Obama a fini par imposer son choix
A Washington, cette proposition d’accord n’a pas fait l’unanimité. Ashton B. Carter, le secrétaire à la Défense, y était opposé, mais a dû se plier à la volonté de Barack Obama. Plusieurs raisons sont évoquées par les opposants à l’accord au sein de la Maison Blanche. La Russie, disent-ils, n’a aucune intention de faire pression sur Assad. Ensuite, les renseignements disponibles ne sont pas suffisants pour distinguer, sur le terrain, Jabhat al-Nousra des autres groupes rebelles dits « modérés » basés à proximité. C’est, cependant, occulter à dessein le fait qu’il n’existe pas de groupes rebelles « non terroristes » en Syrie et que les groupuscules ou factions armées comme l’Armée syrienne libre, n’hésitent pas à combattre aux côtés d’al-Nousra si nécessaire. Enfin, ces bombardements feraient des dommages collatéraux et des victimes civiles, dit-on. Mais c’est bien la première fois que l’on se préoccupe, à la Maison-Blanche du sort des populations civiles !
La colère des va-t-en-guerre de la Maison Blanche s’exprime alors que 51 diplomates américains signaient une lettre quelques semaines auparavant, appelant le gouvernement américain à autoriser des frappes contre des cibles militaires syriennes pour faire pression sur Damas. John Kerry avait, également, menacé d’un « plan B » consistant à augmenter les livraisons d’armement aux rebelles syriens en cas de violation du cessez-le-feu, dit « arrêt des hostilités ».
Moscou se voit confortée dans sa stratégie
La nouvelle proposition d’accord qui répond aux vœux exprimés depuis longtemps par Moscou, rompt avec cette stratégie de l’escalade.

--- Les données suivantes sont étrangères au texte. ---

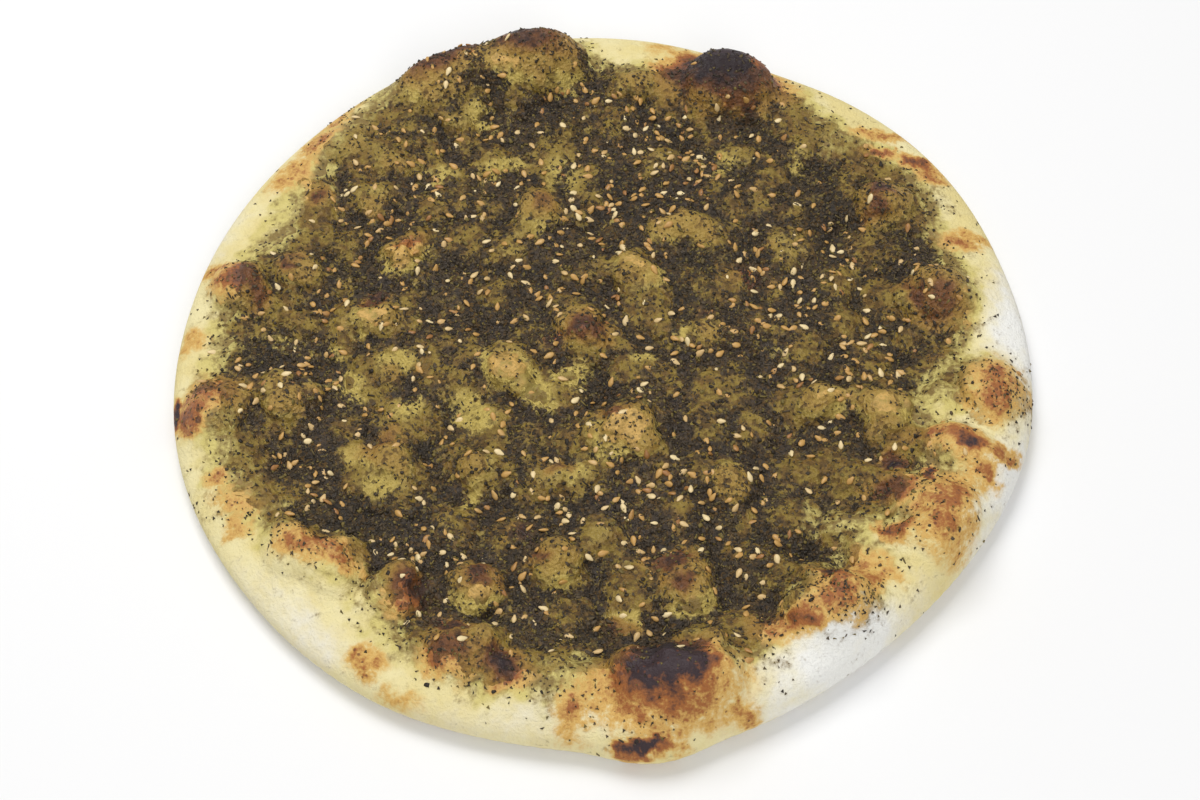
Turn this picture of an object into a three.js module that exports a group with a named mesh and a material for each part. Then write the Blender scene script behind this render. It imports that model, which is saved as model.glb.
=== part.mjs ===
// Zaatar flatbread: a round, hand-stretched bread with blistered dough under a baked-on crust of
// thyme, sumac and oil. Millimetres, +Z up, origin under the middle of the bread, on its underside.

import * as THREE from 'three';

// ---- Driving dimensions ----

// Outline of the bread: a circle that swells out in some directions and draws in in others.
// Angles (counter-clockwise from +X) and half widths are in degrees.
const OUTLINE = {
  radius: 119,
  swells: [
    { angle: 38, halfWidth: 25, reach: 2 }, // far right rim
    { angle: 68, halfWidth: 16, reach: -1 }, // beside the black blister
    { angle: 105, halfWidth: 35, reach: 2 }, // behind the far ridge
    { angle: 195, halfWidth: 25, reach: 1 }, // left rim
    { angle: 262, halfWidth: 24, reach: -2 }, // near rim
    { angle: 276, halfWidth: 10, reach: 3 }, // lip that the near blister has pushed out
    { angle: 312, halfWidth: 40, reach: -5 }, // flat, floury side
  ],
};

// Edge of the herb crust, given in the same way.
const CRUST = {
  radius: 100,
  swells: [
    { angle: 10, halfWidth: 36, reach: -9 }, // bare right rim
    { angle: 75, halfWidth: 35, reach: 7 }, // up to the black blister
    { angle: 118, halfWidth: 35, reach: 13 }, // over the far ridge
    { angle: 192, halfWidth: 20, reach: 4 }, // tongue on the left
    { angle: 224, halfWidth: 16, reach: -8 }, // round the lower left puffs
    { angle: 268, halfWidth: 18, reach: -5 }, // behind the near blister
    { angle: 322, halfWidth: 48, reach: -25 }, // wide bare rim, lower right
  ],
};

// Height of the rim, every 30 degrees counter-clockwise from +X.
const RIM_HEIGHTS = [12, 10, 10, 11, 12, 10, 10, 11, 12, 13, 15, 14];

const BED_HEIGHT = 7.5;         // thickness of the dough inside the rim
const RIM_ROLL = 15;            // width of the rounded shoulder, in from the outline
const RIM_WIDTH = 36;           // distance in from the outline where the rim has sunk to the bed
const SHOULDER_POWER = 2.3;     // squareness of the shoulder's section
const EDGE_HEIGHT = 4;          // height of the outermost line of the rim
const LOWER_EDGE_HEIGHT = 1.3;  // height of the line half-way round the lower edge
const LOWER_EDGE_INSET = 1;     // how far in that line lies
const UNDERSIDE_INSET = 3.5;    // how far in the flat underside begins
const PUFF_FADE = 7;            // puffs and dimples die out over this distance from the outline

const CRUST_GAP = 0.3;          // clearance between the dough and the crust baked onto it
const CRUST_THICKNESS = 1.3;
const CRUST_EDGE_THICKNESS = 0.5;
const CRUST_THINNING = 9;       // the crust thins out over this distance from its edge

const CRUST_RINGS = 22;         // rings of vertices under the crust
const BREAD_RINGS = 29;         // rings of vertices on the whole upper face
const RIM_CROWDING = 1.5;       // above 1 the rim's rings lie closer towards the outline

// Blisters and puffs: middle, half length and half width, turn in degrees, rise above the bed,
// and steepness: below 1 a blister with a crisp foot, 2 a soft swelling.
const PUFFS = [
  // tall blisters on the far side
  { x: -21, y: 105, length: 17, width: 13, turn: 10, rise: 11, steepness: 0.9 },
  { x: -36, y: 102, length: 26, width: 13, turn: 16, rise: 7, steepness: 0.8 },
  { x: -50, y: 98, length: 17, width: 12, turn: 28, rise: 7, steepness: 1 },
  { x: 37, y: 97, length: 15, width: 11, turn: -5, rise: 10, steepness: 0.6 },
  { x: 10, y: 99, length: 9, width: 8, turn: 0, rise: 4, steepness: 1.5 },
  { x: 19, y: 95, length: 7, width: 6, turn: 0, rise: 4, steepness: 1.2 },
  // swellings along the right side
  { x: 80, y: 50, length: 11, width: 10, turn: 40, rise: 6, steepness: 1 },
  { x: 93, y: 18, length: 14, width: 12, turn: 60, rise: 6, steepness: 1.2 },
  { x: 106, y: -14, length: 12, width: 11, turn: 90, rise: 5, steepness: 1.2 },
  { x: 88, y: -16, length: 9, width: 7, turn: 30, rise: 5, steepness: 1.2 },
  { x: 76, y: -20, length: 9, width: 8, turn: 0, rise: 6, steepness: 1 },
  { x: 62, y: -16, length: 8, width: 7, turn: 0, rise: 5, steepness: 1.2 },
  { x: 97, y: -34, length: 15, width: 6, turn: -25, rise: 4, steepness: 1.2 },
  { x: 88, y: -58, length: 18, width: 14, turn: 50, rise: 6, steepness: 1.5 },
  { x: 72, y: -41, length: 9, width: 8, turn: 0, rise: 4, steepness: 1.3 },
  { x: 57, y: -81, length: 14, width: 12, turn: 35, rise: 7, steepness: 1 },
  // near side
  { x: 18, y: -100, length: 19, width: 13, turn: 8, rise: 11, steepness: 0.9 },
  { x: 12, y: -115, length: 13, width: 7, turn: 5, rise: 3, steepness: 1 },
  { x: -35, y: -94, length: 18, width: 8, turn: -12, rise: 5, steepness: 1.2 },
  { x: -8, y: -101, length: 9, width: 8, turn: 0, rise: 3, steepness: 1.5 },
  { x: -52, y: -74, length: 9, width: 9, turn: 0, rise: 6, steepness: 1 },
  { x: -33, y: -73, length: 9, width: 8, turn: 0, rise: 6, steepness: 0.9 },
  { x: -75, y: -65, length: 15, width: 9, turn: -15, rise: 6, steepness: 1 },
  { x: -60, y: -98, length: 7, width: 5, turn: -30, rise: 2, steepness: 1.5 },
  // left side
  { x: -106, y: -20, length: 12, width: 10, turn: 80, rise: 5, steepness: 1 },
  { x: -102, y: 22, length: 11, width: 9, turn: 0, rise: 6, steepness: 1 },
  { x: -88, y: 28, length: 8, width: 7, turn: 0, rise: 5, steepness: 1 },
  { x: -85, y: -14, length: 9, width: 8, turn: 0, rise: 4, steepness: 0.8 },
  { x: -76, y: 75, length: 16, width: 8, turn: 45, rise: 2, steepness: 1.5 },
  // bubbles over the middle
  { x: -57, y: 34, length: 9, width: 7, turn: 30, rise: 6, steepness: 0.8 },
  { x: -65, y: 13, length: 9, width: 5, turn: 10, rise: 4, steepness: 1 },
  { x: -68, y: 52, length: 9, width: 7, turn: 20, rise: 4, steepness: 1.2 },
  { x: -60, y: 65, length: 8, width: 7, turn: 0, rise: 4, steepness: 1.2 },
  { x: -30, y: 67, length: 9, width: 8, turn: 0, rise: 4, steepness: 1.2 },
  { x: -45, y: 81, length: 9, width: 7, turn: 0, rise: 4, steepness: 1.2 },
  { x: -22, y: -7, length: 16, width: 7, turn: -42, rise: 5, steepness: 1 },
  { x: 5, y: -24, length: 12, width: 11, turn: 0, rise: 7, steepness: 0.8 },
  { x: 8, y: 28, length: 9, width: 8, turn: 0, rise: 5, steepness: 1 },
  { x: -5, y: 7, length: 10, width: 8, turn: 0, rise: 5, steepness: 1 },
  { x: -18, y: 51, length: 10, width: 9, turn: 0, rise: 5, steepness: 1.2 },
  { x: 23, y: 45, length: 10, width: 8, turn: 0, rise: 5, steepness: 1.2 },
  { x: 32, y: 70, length: 10, width: 9, turn: 0, rise: 4, steepness: 1.2 },
  { x: 30, y: 6, length: 9, width: 7, turn: 0, rise: 4, steepness: 1.3 },
  { x: -13, y: -66, length: 8, width: 7, turn: 0, rise: 5, steepness: 1 },
  { x: -10, y: -40, length: 9, width: 8, turn: 0, rise: 4, steepness: 1.3 },
  { x: -33, y: -37, length: 9, width: 8, turn: 30, rise: 4, steepness: 1.3 },
  { x: -57, y: -33, length: 10, width: 8, turn: 0, rise: 4, steepness: 1.3 },
  { x: 22, y: -72, length: 9, width: 8, turn: 0, rise: 5, steepness: 1.2 },
  { x: 5, y: -87, length: 8, width: 6, turn: 0, rise: 4, steepness: 1.2 },
  { x: 33, y: -43, length: 10, width: 9, turn: 0, rise: 4, steepness: 1.3 },
];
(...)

Elle ouvre, aussi, une perspective nouvelle favorable à Bachar al-Assad : en affaiblissant al-Nousra, le régime syrien et ses forces militaires seraient en bien meilleure position et pourraient, y compris, reprendre la ville d’Alep, considérée comme un enjeu prioritaire.
Pour Moscou, l’accord va au-delà. Il représente la reconnaissance par Washington de la justesse des positions défendues par la Russie et l’importance de son rôle en Syrie. Cet accord pourrait, également, donner le signal de départ d’un allégement de l’isolement de la Russie imposé par les États-Unis, depuis le déclenchement du conflit ukrainien. Il montre, enfin, la volonté de Washington de revenir à son objectif prioritaire, l’élimination d’État islamique et ses diverses branches et alliés, et de renoncer à l’escalade avec Moscou pour mettre fin à la guerre civile le plus rapidement possible. Le renversement de Bachar al-Assad, semblent penser, enfin, les Américains, ne vaut pas un conflit avec la Russie.
Un revers pour les alliés régionaux de Washington
Ce revirement de Washington, s’il se confirmait, aura des conséquences sur les relations – même si elles sont actuellement, déjà, tendues – avec les alliés régionaux des Américains qui soutiennent les groupes rebelles dont al-Nousra. Il sera interprété, très certainement, par les États du Golfe, principalement l’Arabie saoudite et le Qatar, comme une « trahison ». Ils pourraient mettre fin à leur coopération avec Washington en Syrie, et décider de livrer, eux-mêmes, des armes aux rebelles, dont des missiles sol-air portables Stinger. La Turquie qui est en train de payer cher les facilités accordées dès le début du conflit syrien, aux groupes rebelles combattants (camps d’entraînement, couloir de pénétration en Syrie, logistique, soutien en armement, ravitaillement et sanitaire, commerce illégal de pétrole syrien, etc), avec le soutien financier de l’Arabie saoudite et du Qatar, mais aussi des Occidentaux, sera, sans aucun doute, plus conciliante.
Le virage turc
Le 1er juillet, en effet, après une première conversation téléphonique entre les présidents Poutine et Erdogan, les chefs de la diplomatie turque et russe se rencontraient à Moscou pour entamer la normalisation des relations entre les deux pays, relations rompues après la destruction fin novembre d’un bombardier russe abattu par des F-16 turcs au dessus de la frontière syrienne. Vladimir Poutine a décidé de lever les sanctions contre la Turquie dans le domaine touristique et la « normalisation » des relations commerciales.
Il est clair que, dans ces conditions, la Turquie qui ne peut plus soutenir les groupes rebelles sans le soutien de ses alliés occidentaux, n’aura d’autre choix que d’accepter l’accord russo-américain.